Mexico turned a bunch of heads this week with the news that, finally, recreational cannabis is being seriously considered. The House supports it, and the president is expected to sign it into a law. Now, the country has also announced what the cannabis regulations will be if it passes.
While the bill still has to make it through the Senate, it is expected to pass, as the MORENA party, who are pro-cannabis, also control the Senate.
“One of the most important aspects is that the National Commission Against Addictions will have the mandate of the regulation of the industry,” Jorge Rubio Escalona, local industry insider and Nabbis Group Co-Founder, explained about the new regulations. “The Ministry of Agriculture will regulate seeds, hemp and growth planning.”
The Fine Details
Additionally, the new regulations state that the National Seed Agency will regulate all seeds, which will be allowed for personal grows, collective grows, retail, research, and a separate category for hemp. Collective grows will consist of two to 20 people with a limit of 50 plants per group, and no option for reselling.
The rulings also lay out how labeling and branding will work, as well as how packaging can be recycled, and it lays out rules for manufacturing, producing, and commercializing hemp. There will be licenses available for production, sale, distribution, extraction, research, and even vertical integration. In order to grant these licenses, there will be a Competence Commission that looks at oversaturated areas of the market, as well as the Ministry of Agriculture, who will define grows as either indoor or outdoor.
There are also rules in place for how cannabis marketing and advertising will work if a legal industry is established. For now, it prohibits mail and phone selling of cannabis as well as vending machines.
As the bill continues through the judicial process, these rules will be considered and amended as necessary.
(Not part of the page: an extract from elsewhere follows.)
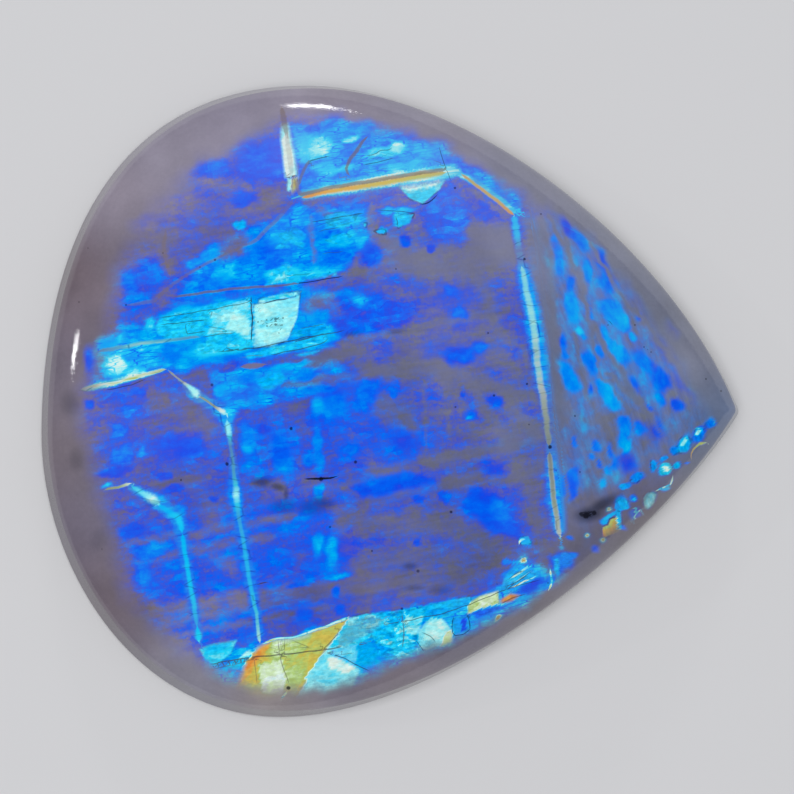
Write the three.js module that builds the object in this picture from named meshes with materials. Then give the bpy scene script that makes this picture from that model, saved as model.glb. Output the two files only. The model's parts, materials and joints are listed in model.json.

“The next step is to send the Law to the Senate Chamber; they will accept the changes done in the Deputies Chamber and send the Law to the Presidential Office to wait to be signed and published in the National Official Gazette,” Escalona explained. “After that, the most important process is the creation of the Bylaw which is the implementation details and deadlines. They expect to start the permits and licenses process till 2022.”
While overall, advocates remain hopeful, there is still some resistance from those who are concerned about the cannabis industry and what that will mean for Mexico.
“Most of the legislative interventions focused on serious concerns for harm reduction for youth and children,” Escalona said. “Some political groups voted against the Law to protect young people for cannabis consumption. Another concern was the mandate to the National Addictions Prevention Commission, which is not a regulatory body, with no experience in granting licenses, budget and administrative people to regulate and enforce.”
However, he thinks that as long as there is education, this can be changed.
“Mexican society has a huge stigma with cannabis because it was related to drug cartels and crime,” he continued. “The lack of education makes families and parents afraid of cannabis consumption, so it will be a challenge to make information campaigns about the plant. The good news is to decriminalize some possession and consumption.”